Gustavo Portocarrero Valda
La prensa informa que la Asamblea Legislativa comenzará a estudiar reformas a la Ley del Órgano Judicial. Espero no ser descortés si respondo: ¿Y qué sabiendo? En efecto, esta situación requiere de un mínimo de conocimientos técnicos sobre el tema que cualquier persona se atreve a tocar, pese a que son pocos quienes conocen y entienden la complejidad del problema judicial, aunque, infelizmente, no sean consultados.
Es tan deficiente la ley actual que su texto se extiende en un cúmulo de ramificaciones y comienza por principios generales abstractos, puramente decorativos, inútiles por su falta de especificidad y concreción. Sus más grandes omisiones, que revelan su insuficiencia, pueden concretarse como sigue:
1. No determina ni define qué es ser juez, y qué condiciones personales se debe tener para ser apto a tan delicado cargo. Por ese motivo ahora se designa a cualquiera, sin una previa evaluación psicológica, moral ni intelectual.
2. Tampoco regula nada para detener la obsoleta rutina diaria, mecanizada, de cómo se desenvuelve la actividad judicial, que la hace lenta. Toda esa pesadez convierte aquella maquinaria en un aparato herrumbrado de engranajes desportillados, carentes de lubricación, situación que le impide desenvolverse con eficiencia.
En una alocución respetuosa y desinteresada, que me permití exponer el mes pasado ante el Tribunal Supremo de la Nación, expuse que todos se creen con derecho a tocar el tema, pero si nadie da con la raíz; situación que condena de antemano al fracaso cualquier reforma.
Sobre el primer punto, y luego de un extracto de la tradición histórica como de la legislación internacional, concluí que todo juez debe tener probada su intelectualidad como requisito primigenio, primario. Este extremo puede acreditarse, no con evaluaciones de meritocracia, sino con tests de conocimientos, uno con cien preguntas de cultura general y otro con otras cien sobre conocimientos profesionales. Todo aquello no podría aparecer en pesados expedientes.
Empero el juez debe poseer también condiciones personales innatas de equilibrio personal, porque no cualquiera guarda aptitudes de imparcialidad, honestidad y otros requisitos que lo hagan actuar como un centro de la balanza. He sugerido un test psicológico que acredite aquellas cualidades en el postulante y lo declare apto o insuficiente.
Finalmente en esta materia, es preciso contar con la eficiencia judicial (que es cosa diferente), sugiriendo un tercer test.

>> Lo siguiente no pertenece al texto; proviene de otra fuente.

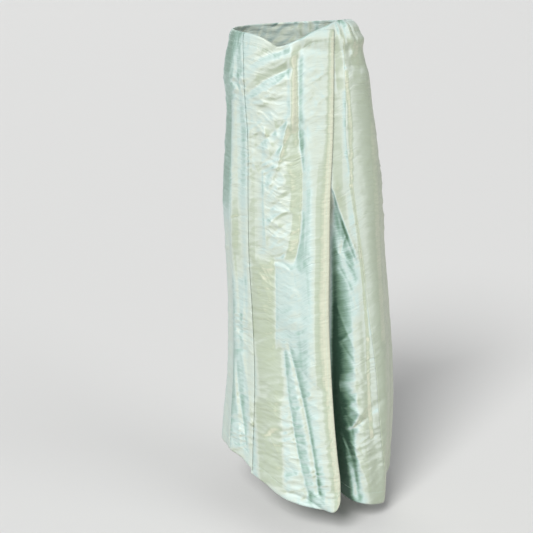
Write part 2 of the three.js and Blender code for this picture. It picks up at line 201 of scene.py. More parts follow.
INNER_FOLDS = columns(FOLD, [
    (84, 390, 98, 900, 0, 15, -12, -4),
    (94, 400, 108, 1090, -4, 31, -6, -52),
    (146, 430, 192, 1090, 0, 38, 2, 24),
    (160, 560, 210, 1095, -3, 13, -2, -7),
    (92, 320, 146, 490, -5, 9, 3, 4),
    (90, 370, 140, 540, -4, 10, -3, -4),
    (122, 905, 160, 1070, 3, 10, -4, -6),
    (140, 850, 196, 905, 5, 11, 4, 4),
    (146, 905, 200, 852, 3, 9, -4, -4),
    (108, 62, 160, 74, 2, 9, -3, -4),
    (112, 90, 150, 100, 0, 14, 3, 4),
])
FLUTES = columns("top hem half start grow depth", [
    (-61, -61, 7, 0, 0.3, 8),
    (41, 61, 11, 60, 1, 10),
    (76, 84, 10, 250, 1, -9),
    (106, 110, 13, 180, 1, 24),
    (128, 131, 10, 300, 1, -17),
    (150, 151, 12, 260, 1, 22),
    (173, 172, 11, 330, 1, -18),
    (197, 194, 13, 240, 1, 20),
    (221, 216, 10, 340, 1, -16),
    (242, 236, 11, 280, 1, 18),
    (258, 254, 9, 300, 1, -9),
    (279, 278, 8, 200, 1, 5),
])
GATHERS = columns("start end waves depth reach", [(38, 86, 4, 2.6, 55), (120, 240, 9, 1.8, 60)])
FULL_DROP = 1080
print("large folds:", len(OUTER_FOLDS["x1"]), "outer,", len(INNER_FOLDS["x1"]), "inner,",
      len(FLUTES["top"]), "flutes")

# %% [markdown]
# A fold is a shape across its line, as high as its push, that fades out past both ends. Round shapes
# make soft folds, pointed ones make creases. Waves are read from their angle in the same way.


# %% Reading the folds
def rows_of(table):
    """The rows of a table, one small dictionary each."""
    return [dict(zip(table, row)) for row in zip(*table.values())]


def ease(value, start, end):
    """Rises from 0 to 1 between start and end, flat at both ends."""
    t = np.clip((value - start) / (end - start), 0, 1)
    return t * t * (3 - 2 * t)


def bell(distance, half):
    """A soft hill of height 1, e to the minus square of the distance in half widths."""
    return np.exp(-((distance / half) ** 2))


def crest(distance, half):
    """A sharp crease of height 1 with straight flanks: it falls off with the distance itself."""
    return np.exp(-np.sqrt(distance**2 + 0.6) / half)


def flank(distance, half):
    """A V with a straight flank on its left, half wide, and a long one that dies away on its right."""
    straight = np.clip(1 + distance / half, 0, 1)
    return np.where(distance < 0, straight, np.exp(-np.maximum(distance, 0) / (1.1 * half)))


def fold_push(folds, x, drop, shape=bell, end=1.5):
    """The sum of the folds: depth, times the shape across the line, times a bell past its ends."""
    push = np.zeros(np.broadcast(x, drop).shape)
    for f in rows_of(folds):
        run_x, run_drop = f["x2"] - f["x1"], f["drop2"] - f["drop1"]
        length = np.hypot(run_x, run_drop)
        t = ((x - f["x1"]) * run_x + (drop - f["drop1"]) * run_drop) / length**2
        inside = np.clip(t, 0, 1)
        across = ((x - f["x1"]) * run_drop - (drop - f["drop1"]) * run_x) / length
        aside = across - f["bow"] * np.sin(np.pi * inside)
        depth = f["push1"] + (f["push2"] - f["push1"]) * inside
        push += depth * shape(aside, f["half"]) * bell((t - inside) * length, end * f["half"])
    return push


def front_share(angle):
    """Folds seen from the front die away where the cloth turns to the side."""
    return ease(np.cos(np.radians(angle)), 0.05, 0.45)


def waves(angle, drop):
    """Flutes grow with the drop below their start, and gathers die away below the waist."""
    out = np.zeros(np.broadcast(angle, drop).shape)
    for f in rows_of(FLUTES):
        share = np.clip((drop - f["start"]) / (FULL_DROP - f["start"]), 0, 1.05)
        centre = f["top"] + (f["hem"] - f["top"]) * np.clip(drop / FULL_DROP, 0, 1)
        apart = np.mod(angle - centre + 180, 360) - 180
        out += f["depth"] * share ** f["grow"] * bell(apart, f["half"])
    for g in rows_of(GATHERS):
        even = (angle - g["start"]) / (g["end"] - g["start"])
        t = even + 0.045 * np.sin(11 * even + 1)
        ends = ease(t, 0, 0.15) * (1 - ease(t, 0.85, 1))
        below = 1 - ease(drop, -20, g["reach"])
        swell = 0.55 + 0.45 * np.sin(7 * t)
        out += g["depth"] * np.sin(2 * np.pi * g["waves"] * t) * swell * ends * below
    return out


print("flute beside the gap:", round(float(waves(np.array(110.0), FULL_DROP)), 1), "mm at the hem")

# %% [markdown]
# On the front the cloth falls away from each pressed line in a flat slope that ends in a sharp valley.
# The slope faces the wearer's left, so it shows the olive side of the cloth: these slopes draw the
# long leaf below the waist and the fields beside the pressed strip.

# %% Flat slopes of the front
SLOPES = columns(FOLD, [
    (-38, 496, -37, 702, 1, 50, -4, -4),
    (-20, 712, 42, 1050, -9, 60, -3, -3),
    (13, 190, 8, 488, 12, 26, -2.5, -2.5),
])
print("flat slopes:", len(SLOPES["x1"]))

# %% [markdown]
# Shot cloth is pressed into flat fields, each of which lies at an angle of its own, and the colour
# jumps where one meets the next. The form alone can't show leans this small, so each field is also
# placed with the shade it takes: above zero is nearer olive and cream, below is nearer blue.

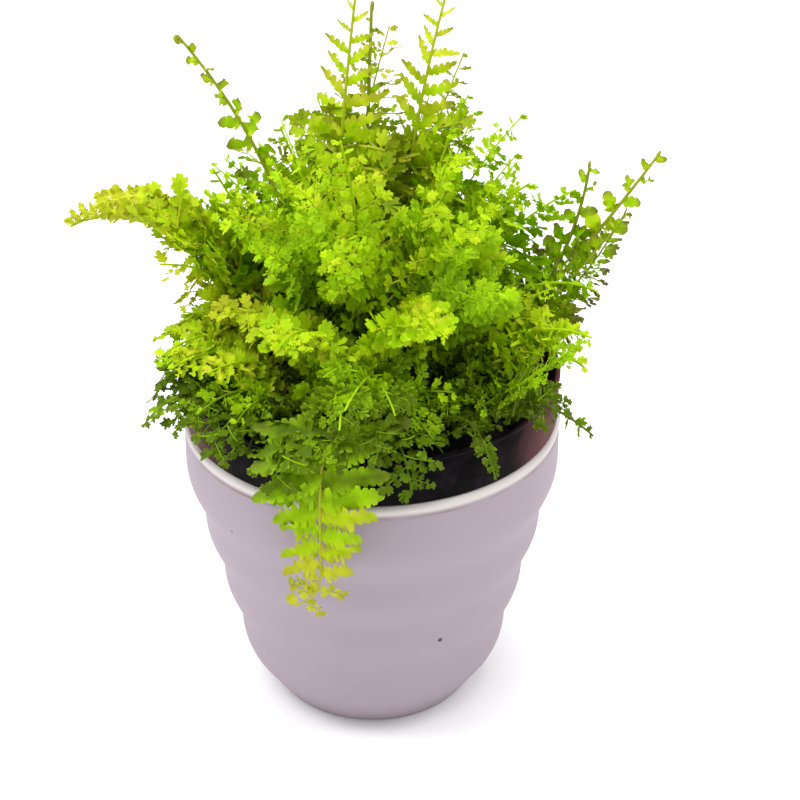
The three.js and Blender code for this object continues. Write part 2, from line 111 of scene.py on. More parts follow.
def cover_radius(z):
    if z >= BAND_BOTTOM:
        return LIP_RADIUS
    if z <= BEVEL_TOP:
        return BASE_RADIUS + (BEVEL_RADIUS - BASE_RADIUS) * z / BEVEL_TOP
    wave = math.sin(math.tau * (z - WAVE_START) / WAVE_HEIGHT)
    return min(LIP_RADIUS, TAPER_RADIUS + TAPER * z + WAVE_DEPTH * wave)


def cover_profile():
    """The outside is softened by averaging the CAD profile over a few millimetres."""
    blur = 2.2
    lip = LIP_WALL / 2
    shoulder = COVER_HEIGHT - lip
    outside = []
    for z in np.arange(1.2, shoulder - 3, 2.0):
        around = [cover_radius(max(0.0, z + d)) for d in np.linspace(-blur, blur, 9)]
        outside.append((float(np.mean(around)), float(z)))
    middle = LIP_RADIUS - lip
    bead = 0.35
    lip_arc = [
        (middle + (lip + bead) * math.cos(a), shoulder + lip * math.sin(a))
        for a in np.radians(np.linspace(-20, 180, 13))
    ]
    under_lip = [(LIP_RADIUS - 0.15, shoulder - 2.2)]
    inside = [
        (cover_radius(z) - COVER_WALL, float(z)) for z in np.arange(BAND_BOTTOM + 6, BEVEL_TOP - 1, -6)
    ]
    foot = [(BASE_RADIUS - 2.5, 0.0), (BASE_RADIUS - 0.8, 0.15), (BASE_RADIUS, 0.6)]
    floor = [(cover_radius(COVER_FLOOR) - COVER_WALL, COVER_FLOOR), (8.0, COVER_FLOOR)]
    return foot + outside + under_lip + lip_arc + inside + floor


cover_pot = turned_piece("cover_pot_shell", cover_profile(), COVER_SIDES)


def material(name):
    made = bpy.data.materials.new(name)
    made.use_nodes = True
    nodes = made.node_tree.nodes
    return made, nodes, made.node_tree.links, nodes["Principled BSDF"]


SPECKS = [(27.2, 52.0, 1.1), (-53.8, 100.7, 0.7), (-17.3, 45.5, 0.4), (41.0, 62.0, 0.5)]
DIRT_LINE = COVER_HEIGHT - 5.0


def spread_out(nodes, links, value, low, high):
    """A Map Range node that takes value from low to high into 0 to 1, and its result."""
    spread = nodes.new("ShaderNodeMapRange")
    spread.inputs["From Min"].default_value = low
    spread.inputs["From Max"].default_value = high
    links.new(value, spread.inputs["Value"])
    return spread.outputs["Result"]


def combined(nodes, links, operation, first, second):
    math_node = nodes.new("ShaderNodeMath")
    math_node.operation = operation
    for socket, value in zip(math_node.inputs, (first, second)):
        if isinstance(value, (int, float)):
            socket.default_value = value
        else:
            links.new(value, socket)
    return math_node.outputs["Value"]


def mixed(nodes, links, share, first, second):
    """A colour from first to second by share. Each may be a colour or a socket."""
    mix = nodes.new("ShaderNodeMix")
    mix.data_type = "RGBA"
    links.new(share, mix.inputs["Factor"])
    for name, value in (("A", first), ("B", second)):
        if isinstance(value, tuple):
            mix.inputs[name].default_value = (*value, 1)
        else:
            links.new(value, mix.inputs[name])
    return mix.outputs["Result"]


def noise(nodes, links, vector, scale, detail):
    texture = nodes.new("ShaderNodeTexNoise")
    texture.inputs["Scale"].default_value = scale
    texture.inputs["Detail"].default_value = detail
    links.new(vector, texture.inputs["Vector"])
    return texture.outputs["Fac"]


def white_plastic():
    made, nodes, links, shader = material("white plastic")
    where = nodes.new("ShaderNodeTexCoord").outputs["Object"]
    split = nodes.new("ShaderNodeSeparateXYZ")
    links.new(where, split.inputs["Vector"])
    clouds = noise(nodes, links, where, 14, 3)
    colour = mixed(nodes, links, clouds, (0.31, 0.256, 0.297), (0.338, 0.279, 0.322))
    # painted highlight: the lip is painted paler as though lit from above, and creamier in tint
    lip = spread_out(nodes, links, split.outputs["Z"], (DIRT_LINE + 0.5) * MM, (COVER_HEIGHT - 3) * MM)
    colour = mixed(nodes, links, lip, colour, (0.56, 0.52, 0.50))
    # a broken brown line of dirt has gathered just under it
    off_line = combined(nodes, links, "SUBTRACT", split.outputs["Z"], DIRT_LINE * MM)
    off_line = combined(nodes, links, "ABSOLUTE", off_line, 0.0)
    near_line = spread_out(nodes, links, off_line, 0.8 * MM, 0.2 * MM)
    patches = spread_out(nodes, links, noise(nodes, links, where, 45, 5), 0.42, 0.62)
    dirt = combined(nodes, links, "MULTIPLY", near_line, patches)
    dirt = combined(nodes, links, "MULTIPLY", dirt, 0.75)
    colour = mixed(nodes, links, dirt, colour, (0.20, 0.12, 0.09))
    # faint long smears from handling
    stretch = nodes.new("ShaderNodeMapping")
    stretch.inputs["Scale"].default_value = (1, 1, 9)
    links.new(where, stretch.inputs["Vector"])
    smears = spread_out(nodes, links, noise(nodes, links, stretch.outputs["Vector"], 16, 5), 0.56, 0.75)
    smears = combined(nodes, links, "MULTIPLY", smears, 0.3)
    colour = mixed(nodes, links, smears, colour, (0.33, 0.25, 0.30))
    # a few dark specks on the front
    for across, up, radius in SPECKS:
        front = -math.sqrt(cover_radius(up) ** 2 - across**2)
        spot = nodes.new("ShaderNodeVectorMath")
        spot.operation = "DISTANCE"
        spot.inputs[1].default_value = (across * MM, front * MM, up * MM)
        links.new(where, spot.inputs[0])
        ragged = combined(nodes, links, "MULTIPLY", noise(nodes, links, where, 900, 2), 1.2 * MM)
        far = combined(nodes, links, "ADD", spot.outputs["Value"], ragged)
        speck = spread_out(nodes, links, far, (radius + 0.7) * MM, (radius + 0.2) * MM)
        colour = mixed(nodes, links, speck, colour, (0.035, 0.03, 0.035))
    links.new(colour, shader.inputs["Base Color"])
    rough = spread_out(nodes, links, clouds, -2.4, 2.2)
    links.new(rough, shader.inputs["Roughness"])
    shader.inputs["Specular IOR Level"].default_value = 0.35
    bump = nodes.new("ShaderNodeBump")
    bump.inputs["Strength"].default_value = 0.15
    bump.inputs["Distance"].default_value = 0.2 * MM
    links.new(noise(nodes, links, where, 260, 3), bump.inputs["Height"])
    links.new(bump.outputs["Normal"], shader.inputs["Normal"])
    return made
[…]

Los tres requisitos personales anteriores pretenden la meta de que los jueces sean a la vez capaces, honestos y eficientes.
Para descongestionar la maquinaria herrumbrada, he recomendado la simplificación de todos los códigos de procederes, la instauración del parámetro del tiempo judicial, la supresión de la basura judicial (intelectual y material), la creación de la carrera universitaria judicial, el cierre de todas las Facultades de Derecho por diez años y otras medidas, justificadas por escrito con proyectos de reformas. Todo aquello es imposible de detallar en un artículo como el presente, dada la falta de espacio.
Volviendo al tema de la ley organizativa judicial, es claro que no se podrá vislumbrar resultados positivos, si se parte de reformas aisladas como se pretende. La única solución adecuada habrá de llegar solo con una nueva estructura global completa, donde la maquinaria acabe reemplazada y ajustada sin vacíos de falencia.